Despite my entreaties of "No, thanks!" the vise grip was locked. I looked down and noticed the object of my search, though: a single, forlorn wallet with the precise, distinctive Louis Vuitton pattern.
Intuitively, the seller handed over a 72-page catalog. Showing that the clampdown is limited to the display of LV bags, not their sales, vendors in the adjacent stalls immediately began waving their own catalogs, too. The glossy pages were filled with all things Louis - assuming the preferred Louis comes in the eau de formaldehyde of the sample wallet.
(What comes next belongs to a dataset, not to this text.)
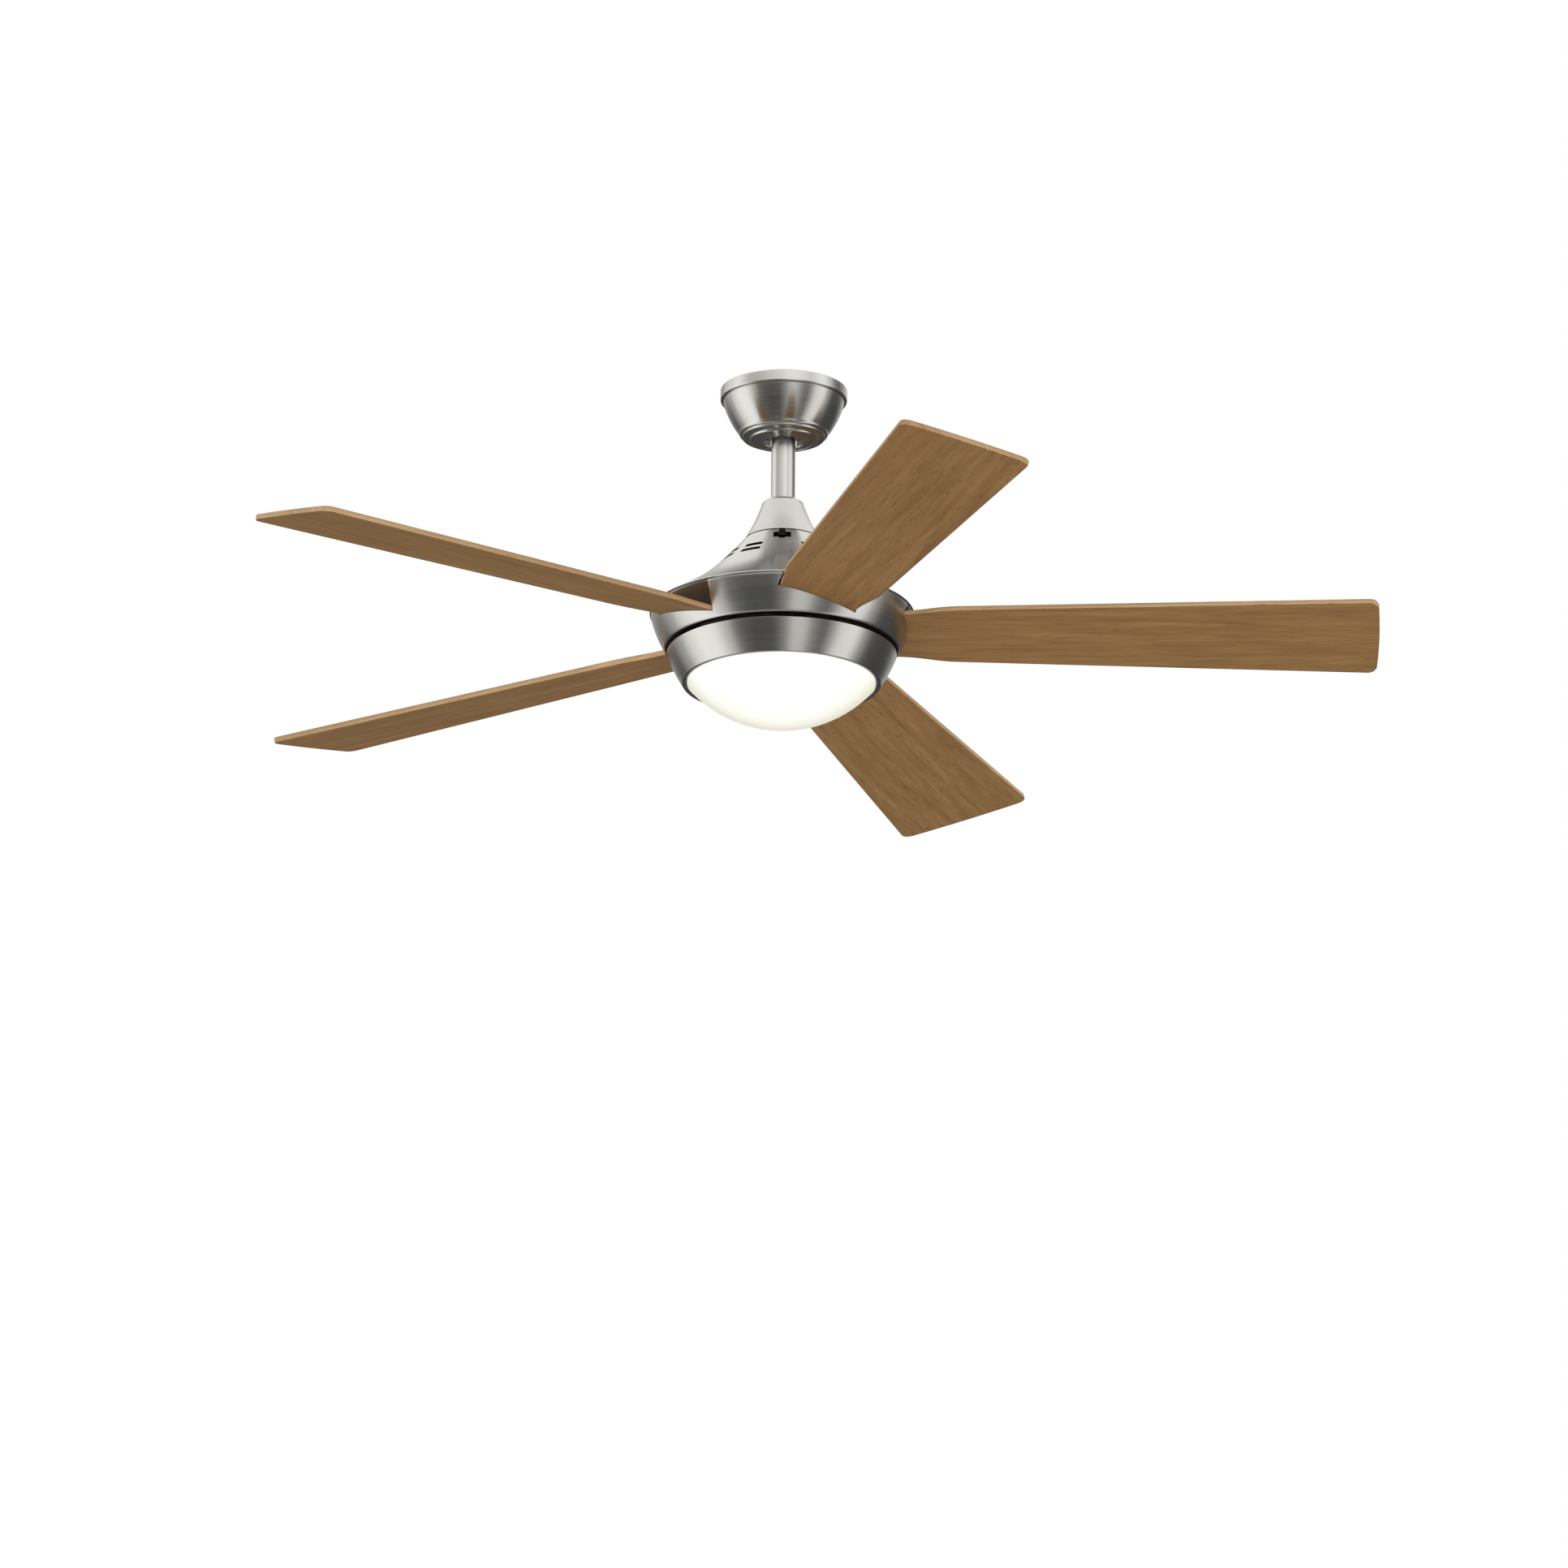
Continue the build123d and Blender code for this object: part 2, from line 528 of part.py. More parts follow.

I'm surprised the acrid smell of plastic, rubber and all sorts of unnatural materials didn't turn off bargain-savvy shoppers. Now, sheer numbers would dictate Xiushui couldn't survive solely on sales to foreigners, and Chinese buyers were out in force, too. No doubt many of them see the Western visitors' enthusiasm as an endorsement, of sorts, for the goods.
Some of these foreigners wouldn't hesitate to plunk down $7 for a box of corn flakes at Jenny Lou's, but here they demand a deal, and they get it.
The prices are too good to be true, they reason, so why not load up a "Swiss Army" suitcase with product?
I do not admire the prices, let alone the quality of the merchandise. The adage that you get what you pay for rings true, but at the Silk Street I submit you generally get far less than you pay for. And set aside the fallacy that some of the goods are produced from ghost shifts at the brands' factories; if it were true you'd be a party to theft.
Ethics of trademark infringement aside, let's sing the praises of the real deals - the Paul Smith shirts in supple natural fibers, the Lacoste polo shirts whose colors don't fade after one washing. Do not forget the TaylorMade golf clubs whose heads remain attached after the swing.
I didn't always think this way, though.
Xiushui is not alone among the world bazaars brimming with knockoffs. My travelogue begins in 1996, when I bought a soft leather "Coach" purse with its very own serial number stamped inside. It was a gift for my wife, a Tijuana souvenir, that turned rainwater blue thanks to its unique Mexican dye job. Contrast that to my authentic and durable Coach briefcase, as black as it was in 1990.
I didn't learn my lesson, though. So, on to Bangkok, where I was smitten with a "Hong Kong" Rolex - sweeping secondhand, not the ticking movement of quartz.
I didn't feel the $25 being sucked out of my wallet until the flight home, when that suave timepiece clocked out for good. My very real, but lower-end, stainless steel Rolex is 21 years old and counting. A watch dealer offered to buy it for roughly the same price I paid for it.
Wouldn't it be better if China's enterprising entrepreneurs - I will attest to the customer orientation that can be found in the knockoff shops - spend their boundless energy dreaming up original products, with their own distinctive patterns and styles, at those low, low prices, or at least a midlevel price point that accounted for better quality?
Sure, a few tourists might be disappointed, but they'd have money left in their wallets to buy the excellent and unique traditional handicrafts produced by true artisans.
After all, there's nothing like the real thing.